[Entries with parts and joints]
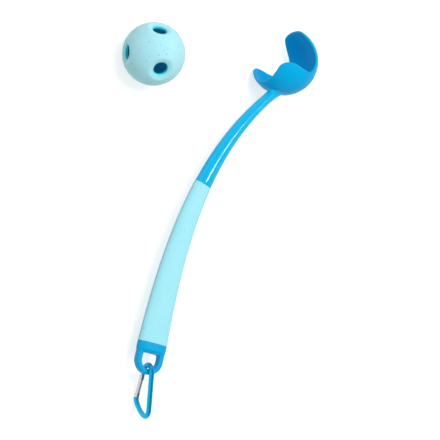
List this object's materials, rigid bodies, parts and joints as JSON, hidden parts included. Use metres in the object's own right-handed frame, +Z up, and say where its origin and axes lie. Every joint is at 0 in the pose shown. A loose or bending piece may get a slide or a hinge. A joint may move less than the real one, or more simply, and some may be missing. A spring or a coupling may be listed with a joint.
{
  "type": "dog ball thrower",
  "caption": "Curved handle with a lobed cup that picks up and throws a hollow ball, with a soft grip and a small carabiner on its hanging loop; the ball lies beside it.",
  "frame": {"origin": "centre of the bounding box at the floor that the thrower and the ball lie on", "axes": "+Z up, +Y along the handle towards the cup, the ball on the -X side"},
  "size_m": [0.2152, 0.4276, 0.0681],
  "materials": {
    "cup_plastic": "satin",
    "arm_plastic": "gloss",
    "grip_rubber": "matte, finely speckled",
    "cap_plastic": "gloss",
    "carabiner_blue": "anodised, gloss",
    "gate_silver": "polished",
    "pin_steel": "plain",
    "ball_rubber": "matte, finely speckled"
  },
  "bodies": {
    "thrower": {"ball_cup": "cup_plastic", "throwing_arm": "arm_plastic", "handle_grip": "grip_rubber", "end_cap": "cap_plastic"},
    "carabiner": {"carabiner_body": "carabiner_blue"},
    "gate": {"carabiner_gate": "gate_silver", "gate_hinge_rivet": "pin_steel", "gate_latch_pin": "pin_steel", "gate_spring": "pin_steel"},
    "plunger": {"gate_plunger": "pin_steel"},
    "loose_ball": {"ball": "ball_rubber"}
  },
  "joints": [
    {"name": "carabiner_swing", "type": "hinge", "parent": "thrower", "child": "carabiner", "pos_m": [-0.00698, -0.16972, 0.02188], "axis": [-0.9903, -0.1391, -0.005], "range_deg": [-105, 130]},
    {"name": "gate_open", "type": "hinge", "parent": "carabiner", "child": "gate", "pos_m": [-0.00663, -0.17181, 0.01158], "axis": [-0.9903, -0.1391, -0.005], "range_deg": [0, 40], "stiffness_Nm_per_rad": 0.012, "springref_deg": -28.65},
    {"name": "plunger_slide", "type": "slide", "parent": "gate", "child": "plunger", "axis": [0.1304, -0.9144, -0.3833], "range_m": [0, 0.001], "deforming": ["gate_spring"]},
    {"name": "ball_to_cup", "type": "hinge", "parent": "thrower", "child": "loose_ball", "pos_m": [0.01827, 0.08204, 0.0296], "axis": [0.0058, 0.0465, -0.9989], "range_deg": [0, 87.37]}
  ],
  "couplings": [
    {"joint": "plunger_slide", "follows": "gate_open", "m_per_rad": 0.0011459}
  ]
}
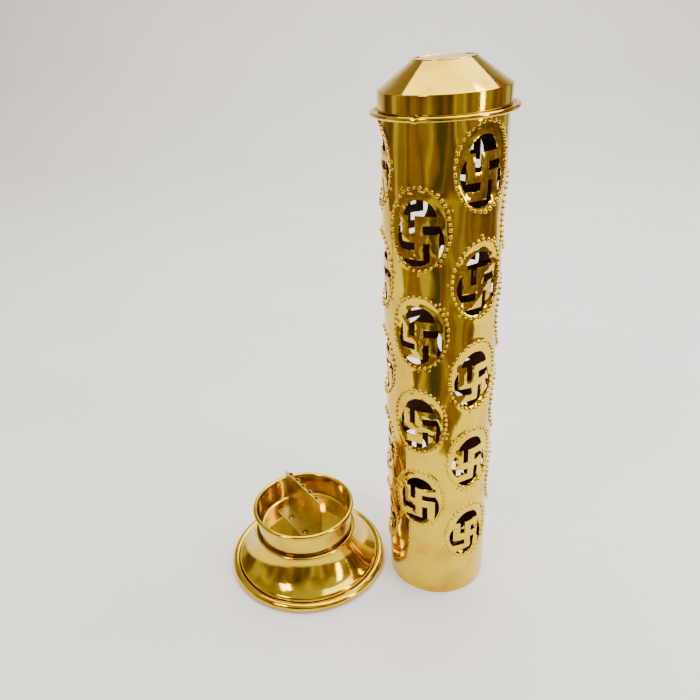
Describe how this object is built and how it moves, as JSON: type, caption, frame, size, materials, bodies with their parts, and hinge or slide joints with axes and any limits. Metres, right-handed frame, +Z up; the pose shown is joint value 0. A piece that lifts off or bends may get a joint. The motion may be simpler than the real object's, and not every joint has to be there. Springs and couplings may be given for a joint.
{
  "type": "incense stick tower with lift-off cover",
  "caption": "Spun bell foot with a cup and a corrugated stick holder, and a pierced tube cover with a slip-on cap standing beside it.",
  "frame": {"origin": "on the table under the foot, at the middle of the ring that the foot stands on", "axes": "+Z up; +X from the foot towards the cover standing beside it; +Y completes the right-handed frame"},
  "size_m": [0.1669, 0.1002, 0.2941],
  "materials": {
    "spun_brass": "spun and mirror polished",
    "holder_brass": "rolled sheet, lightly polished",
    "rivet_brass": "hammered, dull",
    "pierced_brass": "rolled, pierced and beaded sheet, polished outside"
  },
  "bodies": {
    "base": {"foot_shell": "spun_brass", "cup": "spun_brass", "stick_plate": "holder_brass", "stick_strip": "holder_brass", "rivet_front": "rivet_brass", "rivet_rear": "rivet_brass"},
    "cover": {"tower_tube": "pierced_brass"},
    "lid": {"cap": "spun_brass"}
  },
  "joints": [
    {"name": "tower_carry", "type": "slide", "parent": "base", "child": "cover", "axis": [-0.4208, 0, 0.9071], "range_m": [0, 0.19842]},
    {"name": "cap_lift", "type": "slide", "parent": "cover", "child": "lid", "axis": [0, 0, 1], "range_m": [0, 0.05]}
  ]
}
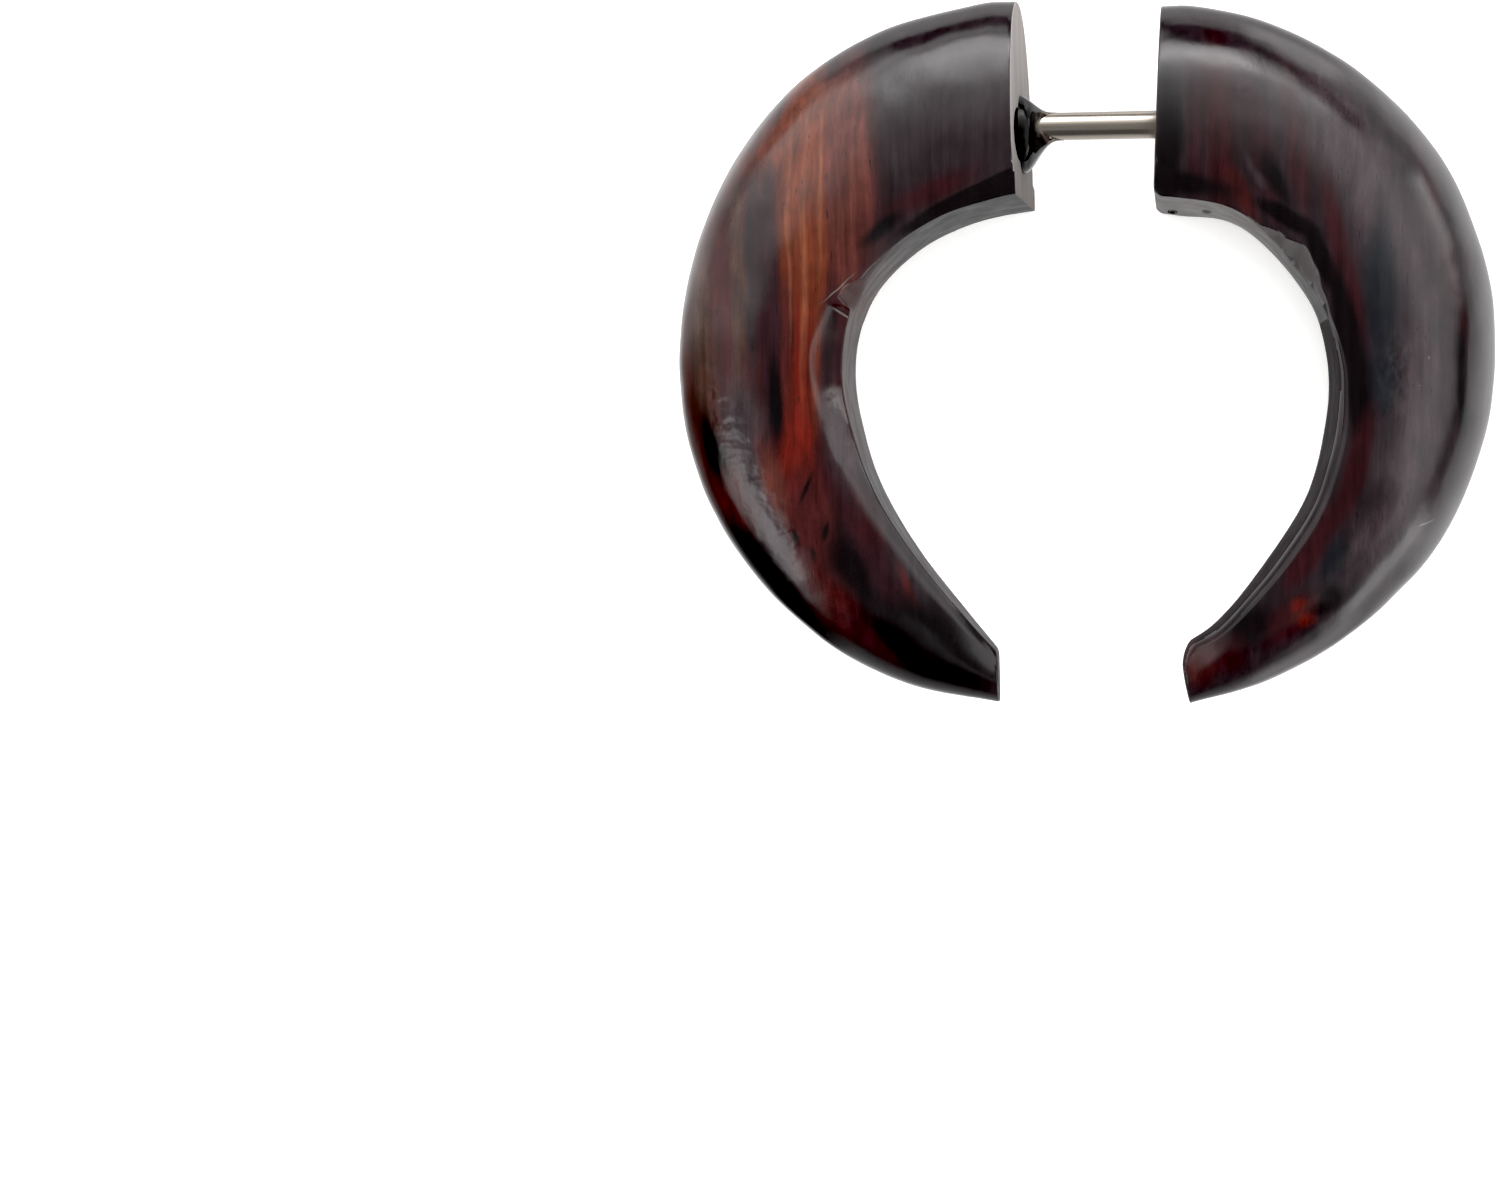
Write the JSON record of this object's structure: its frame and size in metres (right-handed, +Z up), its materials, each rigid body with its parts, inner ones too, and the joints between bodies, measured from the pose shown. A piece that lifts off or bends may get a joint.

__GIVEN TASK__: Reproduce the material in full, with no word added or dropped.

__RESULT OF THE TASK__:
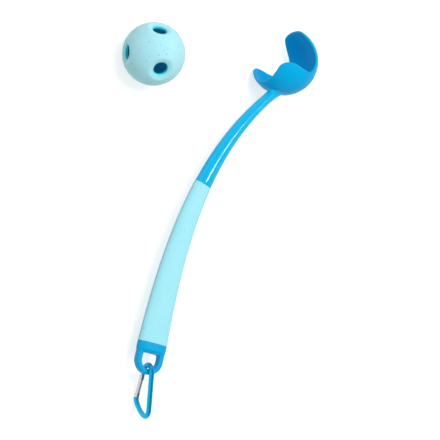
List this object's materials, rigid bodies, parts and joints as JSON, hidden parts included. Use metres in the object's own right-handed frame, +Z up, and say where its origin and axes lie. Every joint is at 0 in the pose shown. A loose or bending piece may get a slide or a hinge. A joint may move less than the real one, or more simply, and some may be missing. A spring or a coupling may be listed with a joint.
{
  "type": "dog ball thrower",
  "caption": "Curved handle with a lobed cup that picks up and throws a hollow ball, with a soft grip and a small carabiner on its hanging loop; the ball lies beside it.",
  "frame": {"origin": "centre of the bounding box at the floor that the thrower and the ball lie on", "axes": "+Z up, +Y along the handle towards the cup, the ball on the -X side"},
  "size_m": [0.2152, 0.4276, 0.0681],
  "materials": {
    "cup_plastic": "satin",
    "arm_plastic": "gloss",
    "grip_rubber": "matte, finely speckled",
    "cap_plastic": "gloss",
    "carabiner_blue": "anodised, gloss",
    "gate_silver": "polished",
    "pin_steel": "plain",
    "ball_rubber": "matte, finely speckled"
  },
  "bodies": {
    "thrower": {"ball_cup": "cup_plastic", "throwing_arm": "arm_plastic", "handle_grip": "grip_rubber", "end_cap": "cap_plastic"},
    "carabiner": {"carabiner_body": "carabiner_blue"},
    "gate": {"carabiner_gate": "gate_silver", "gate_hinge_rivet": "pin_steel", "gate_latch_pin": "pin_steel", "gate_spring": "pin_steel"},
    "plunger": {"gate_plunger": "pin_steel"},
    "loose_ball": {"ball": "ball_rubber"}
  },
  "joints": [
    {"name": "carabiner_swing", "type": "hinge", "parent": "thrower", "child": "carabiner", "pos_m": [-0.00698, -0.16972, 0.02188], "axis": [-0.9903, -0.1391, -0.005], "range_deg": [-105, 130]},
    {"name": "gate_open", "type": "hinge", "parent": "carabiner", "child": "gate", "pos_m": [-0.00663, -0.17181, 0.01158], "axis": [-0.9903, -0.1391, -0.005], "range_deg": [0, 40], "stiffness_Nm_per_rad": 0.012, "springref_deg": -28.65},
    {"name": "plunger_slide", "type": "slide", "parent": "gate", "child": "plunger", "axis": [0.1304, -0.9144, -0.3833], "range_m": [0, 0.001], "deforming": ["gate_spring"]},
    {"name": "ball_to_cup", "type": "hinge", "parent": "thrower", "child": "loose_ball", "pos_m": [0.01827, 0.08204, 0.0296], "axis": [0.0058, 0.0465, -0.9989], "range_deg": [0, 87.37]}
  ],
  "couplings": [
    {"joint": "plunger_slide", "follows": "gate_open", "m_per_rad": 0.0011459}
  ]
}
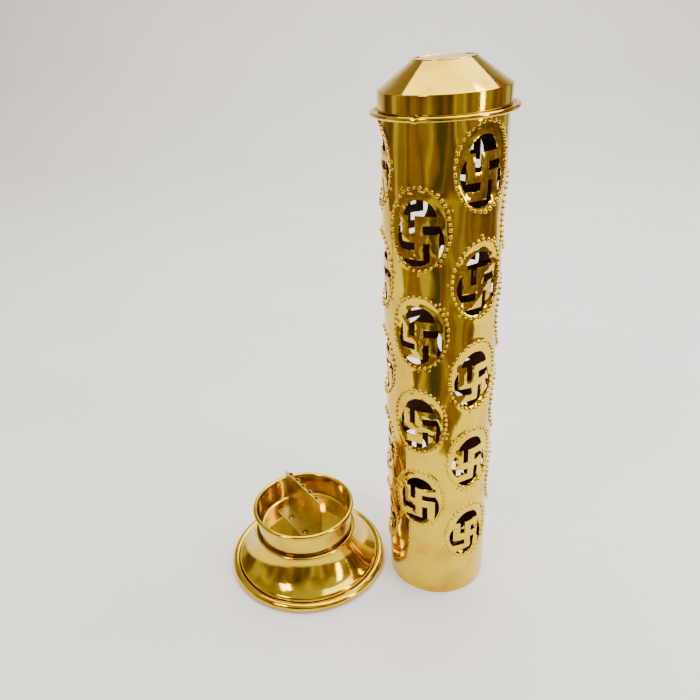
Describe how this object is built and how it moves, as JSON: type, caption, frame, size, materials, bodies with their parts, and hinge or slide joints with axes and any limits. Metres, right-handed frame, +Z up; the pose shown is joint value 0. A piece that lifts off or bends may get a joint. The motion may be simpler than the real object's, and not every joint has to be there. Springs and couplings may be given for a joint.
{
  "type": "incense stick tower with lift-off cover",
  "caption": "Spun bell foot with a cup and a corrugated stick holder, and a pierced tube cover with a slip-on cap standing beside it.",
  "frame": {"origin": "on the table under the foot, at the middle of the ring that the foot stands on", "axes": "+Z up; +X from the foot towards the cover standing beside it; +Y completes the right-handed frame"},
  "size_m": [0.1669, 0.1002, 0.2941],
  "materials": {
    "spun_brass": "spun and mirror polished",
    "holder_brass": "rolled sheet, lightly polished",
    "rivet_brass": "hammered, dull",
    "pierced_brass": "rolled, pierced and beaded sheet, polished outside"
  },
  "bodies": {
    "base": {"foot_shell": "spun_brass", "cup": "spun_brass", "stick_plate": "holder_brass", "stick_strip": "holder_brass", "rivet_front": "rivet_brass", "rivet_rear": "rivet_brass"},
    "cover": {"tower_tube": "pierced_brass"},
    "lid": {"cap": "spun_brass"}
  },
  "joints": [
    {"name": "tower_carry", "type": "slide", "parent": "base", "child": "cover", "axis": [-0.4208, 0, 0.9071], "range_m": [0, 0.19842]},
    {"name": "cap_lift", "type": "slide", "parent": "cover", "child": "lid", "axis": [0, 0, 1], "range_m": [0, 0.05]}
  ]
}
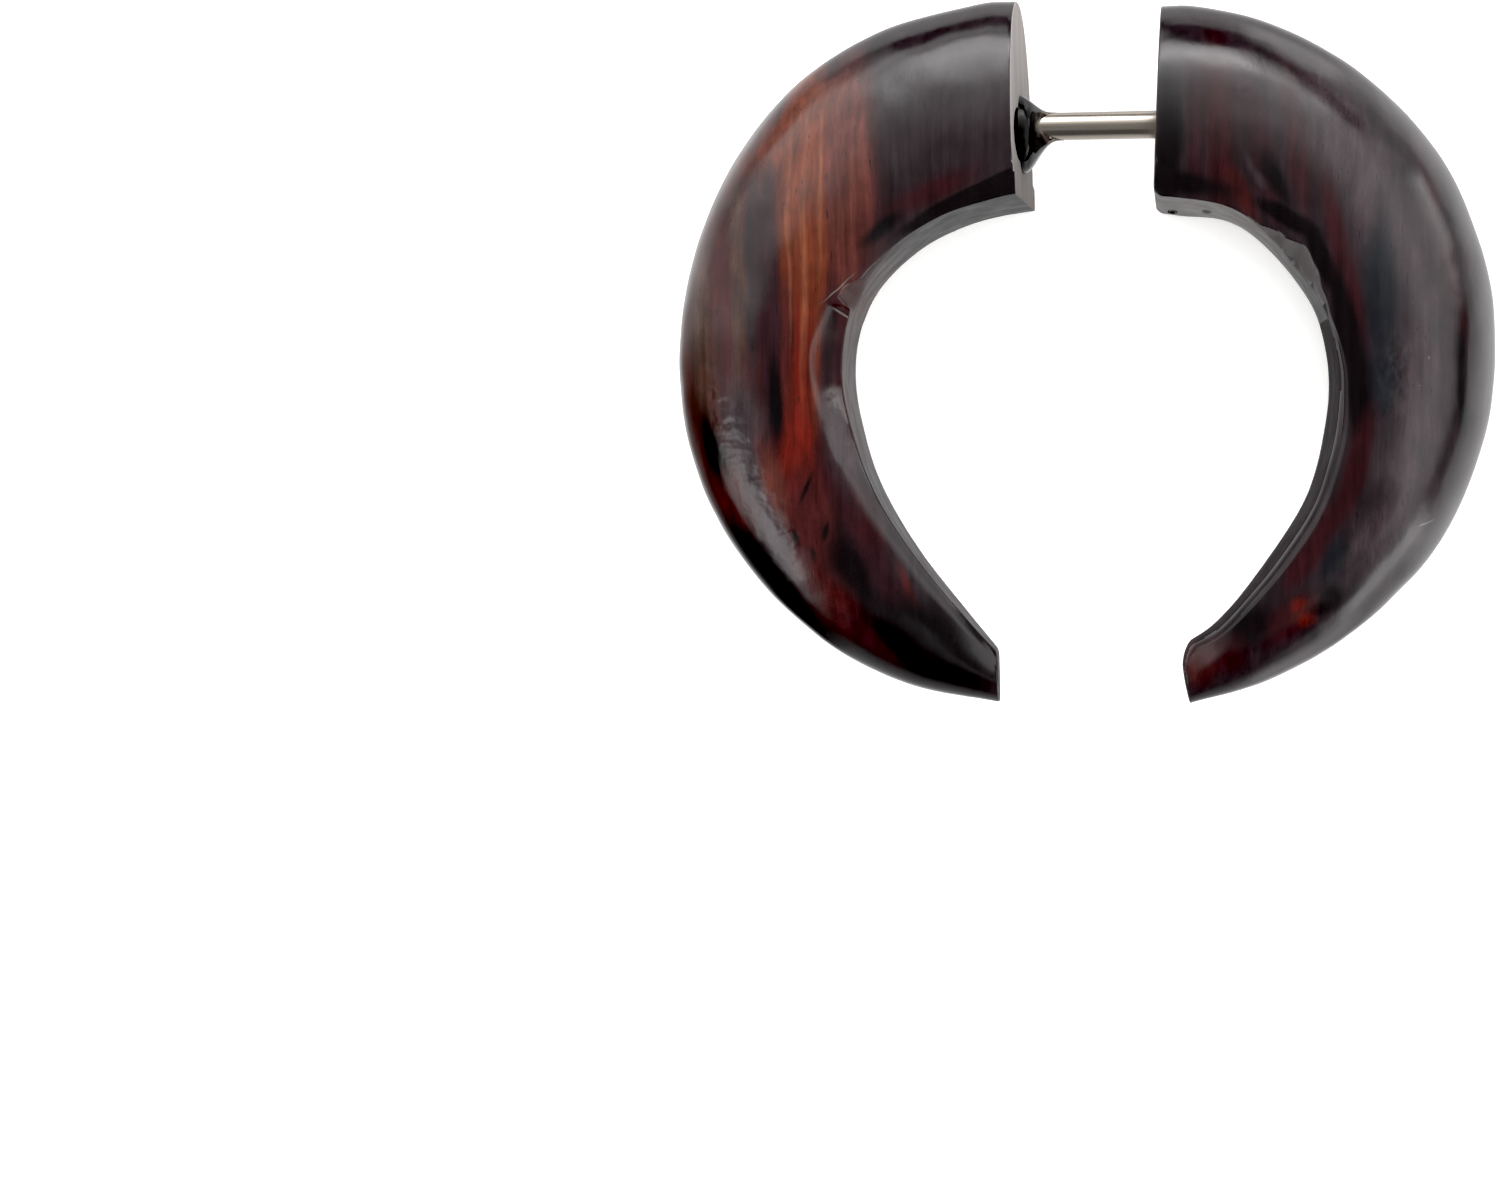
Write the JSON record of this object's structure: its frame and size in metres (right-handed, +Z up), its materials, each rigid body with its parts, inner ones too, and the joints between bodies, measured from the pose shown. A piece that lifts off or bends may get a joint.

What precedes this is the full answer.